Chien sauvage – Pekka Juntti

Par Raymond Pédoussaut

Date de publication originale : 2022 (VILLIKOIRA)
Date de publication française :
2023 – Gallmeister
Traduction (finnois) :
Johanna Kuningas
Genres : aventures, grands espaces, sentimental
Personnage principal :
Samuel, meneur de chiens de traîneau

Samuel, dix-neuf ans, ne veut pas travailler à la mine comme son père et tous les descendants hommes de la famille Somerniva. C’est la place des hommes de notre famille, disait son père. Lui, son rêve est d’être meneur de chiens de traîneau. Il part de la maison familiale pour se faire embaucher dans une ferme d’élevage de chiens huskys, en Laponie. Là, un évènement va lui permettre de sortir de ses conditions de travail difficiles : deux chiens se sont échappés de leur enclos et deviennent sauvages. Samuel se sent investi d’une mission : retrouver et ramener ces chiens. Sa ténacité est partiellement récompensée : il réussit à ramener une des deux bêtes, mais l’autre, devenu complètement sauvage, reste insaisissable. À travers les villages, les forêts et les grandes étendues arctiques, il persiste à poursuivre l’animal. Ce qui l’amène à rencontrer Aava, une jeune femme libérée qui lui fait découvrir l’amour. Moins agréable, il découvre aussi le sens de ces roses qu’on lui laisse comme avertissement. Il faut éviter d’en avoir trois : la troisième annonce la mort.

L’intrigue est scindée en trois parties qui restent longtemps indépendantes. Il faut s’approcher de la fin du roman pour qu’elles finissent par converger :
– Une première partie se situe en 2009, c’est le rêve de Samuel : devenir musher, un meneur de chiens de traîneau
– une seconde partie débute en 1942, elle raconte l’histoire d’Aila, la grand-mère d’Aava, la maîtresse de Samuel
– et une troisième partie nous montre Samuel qui dépérit au fil des jours dans une cabane abandonnée en plein hiver au milieu d’une nature glacée.
Cette curieuse construction fait qu’on se demande, au long de la lecture, ce qui rassemble ces trois pièces qui n’ont apparemment rien en commun.

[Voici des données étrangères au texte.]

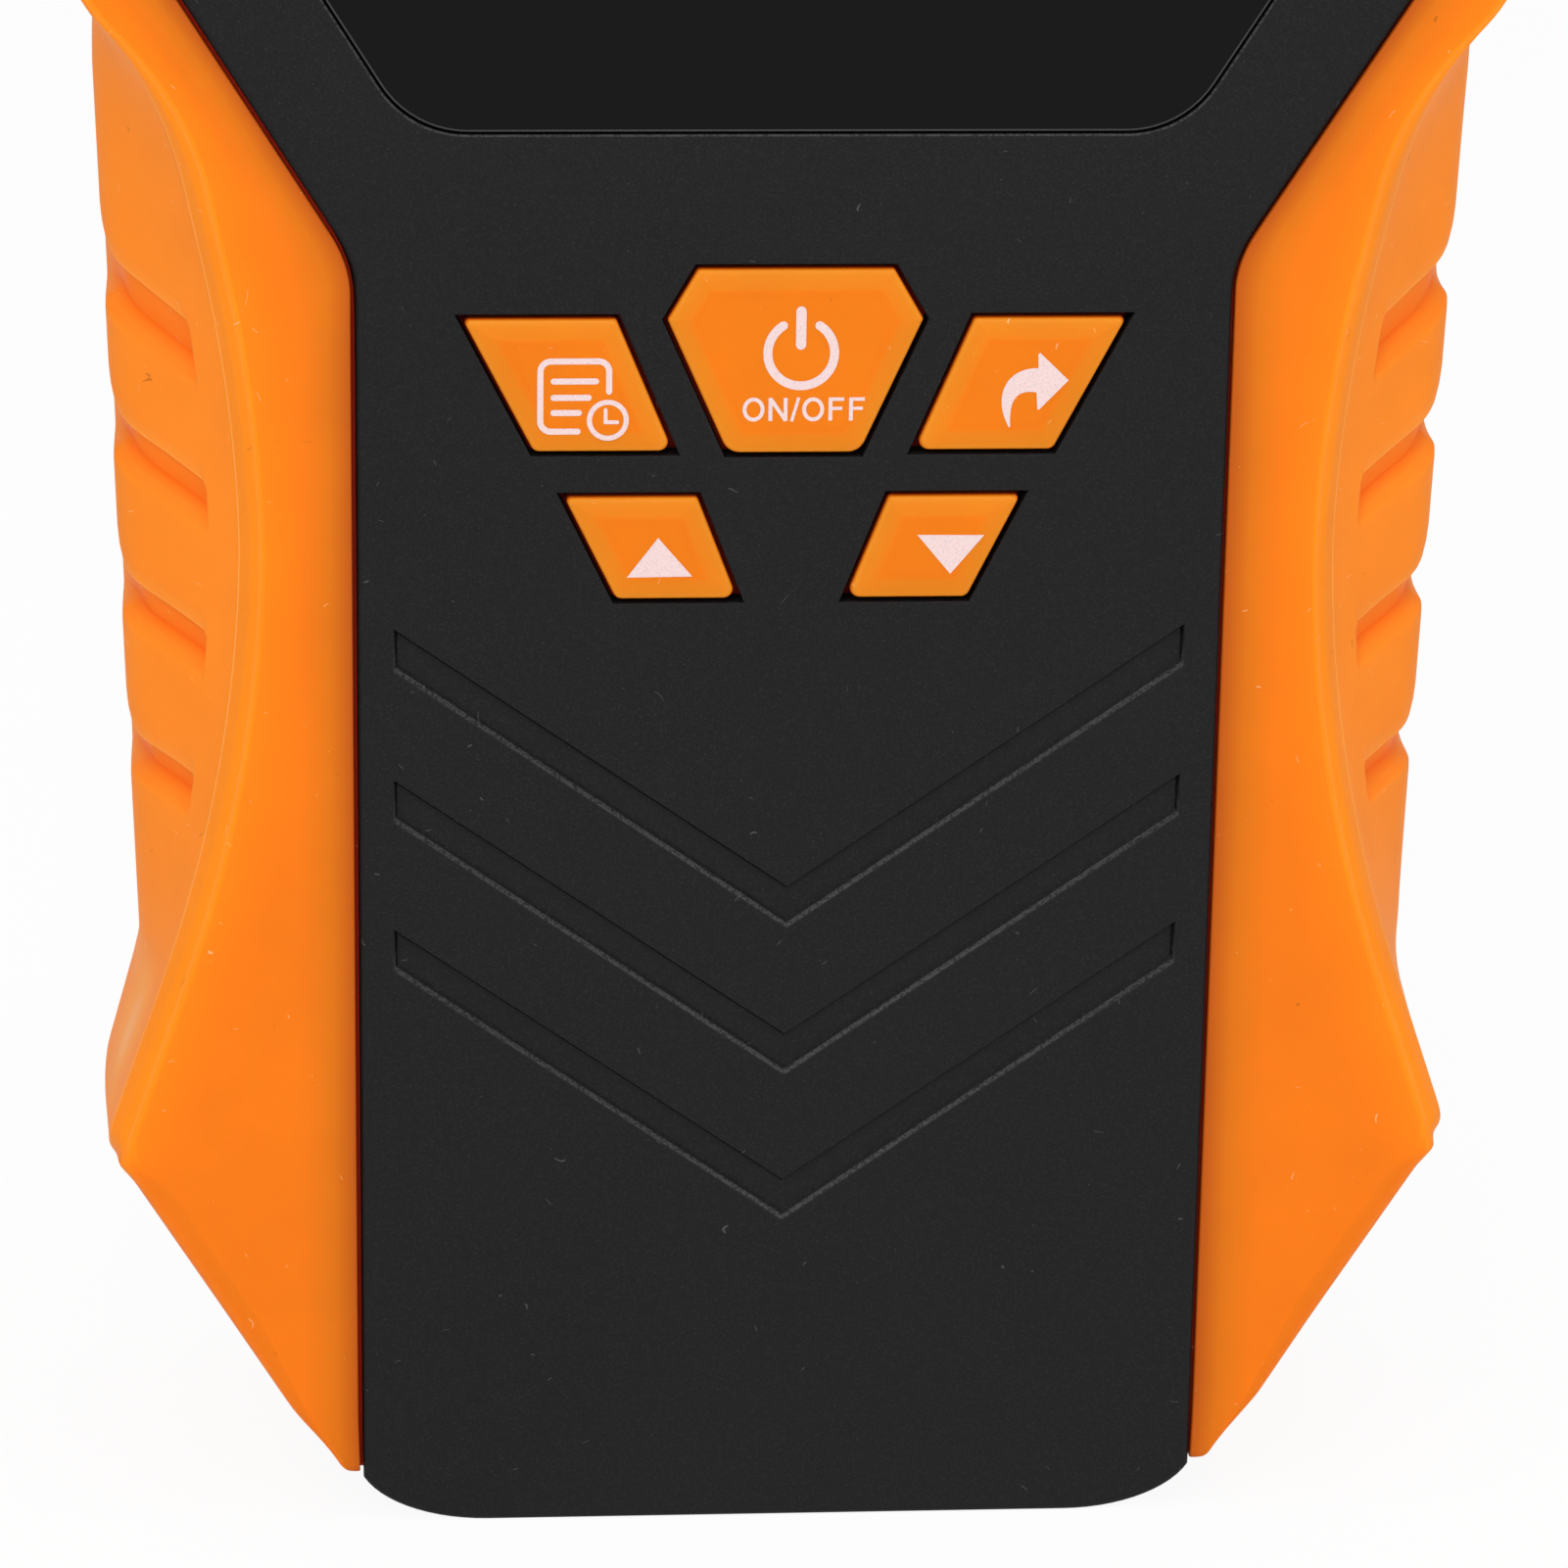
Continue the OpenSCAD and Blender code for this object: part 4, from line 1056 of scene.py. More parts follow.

Le lien n’est dévoilé qu’en dernière partie.

Le personnage principal est un jeune homme de dix-neuf ans. Il est simple et courageux, il a un rêve aussi simple que lui : avoir son propre attelage de chiens de traîneau. Mais la vie est plus compliquée, il l’apprendra à ses dépens. Dans les villages isolés, les éleveurs de rennes ont une façon particulière de traiter les problèmes et si les roses sont de jolies fleurs, elles sont aussi un avertissement qu’il faut prendre en compte, surtout si on en reçoit plusieurs successivement. Les femmes, que ce soit Aava la maîtresse de Samuel, ou sa grand-mère Aila, sont des femmes fortes. D’ailleurs ces femmes libérées inversent les rapports habituels entre femmes et hommes, ce sont elles qui prennent les initiatives alors que les hommes se conforment et subissent.

Le cadre est celui de la Laponie avec ses forêts profondes, son hiver glacial, ses aurores boréales et ses élevages de rennes. La rivière Tengeliö est souvent évoquée dans les descriptions de paysages. L’auteur décrit aussi comment au nom du développement et de la reconstruction du pays, les forêts et les cours d’eau ont été dévastés.

Chien sauvage est un roman dont les nombreux noms finlandais rendent la lecture un peu ardue, mais totalement dépaysante.

Extrait :
Il lève son museau au ciel et un cri mélancolique se met à résonner au-dessus de l’étendue gelée.
Le chien sauvage hurle.
Quand il a fini de dire ce qu’il avait sur le cœur, il se tourne vers le lac. J’ai l’impression qu’il me regarde.
— Moi aussi, je me sens triste, dis-je si doucement qu’il ne peut pas m’entendre.
Puis je place mes mains en haut-parleur et lui réponds dans un langage que nous comprenons tous les deux, celui des solitaires, utilisé par les égarés pour alerter leur meute.
Je hurle d’une voix grave, tendre, comme si je fredonnais. J’aboie deux fois puis me répands en lamentations. Je chante pour tout expulser, ma tristesse, mon chagrin, et une fois terminé, j’ai l’impression de m’être purgé. J’ignore si je fais partie de la meute de Nanok, mais je sais que nous sommes tous les deux des rejetés et des haïs. Je n’ai rien autant désiré que d’être avec ce chien. Je hoquette comme un enfant qui vient de pleurer. Nanok gémit deux fois avant de disparaître. La neige a mouillé mes vêtements.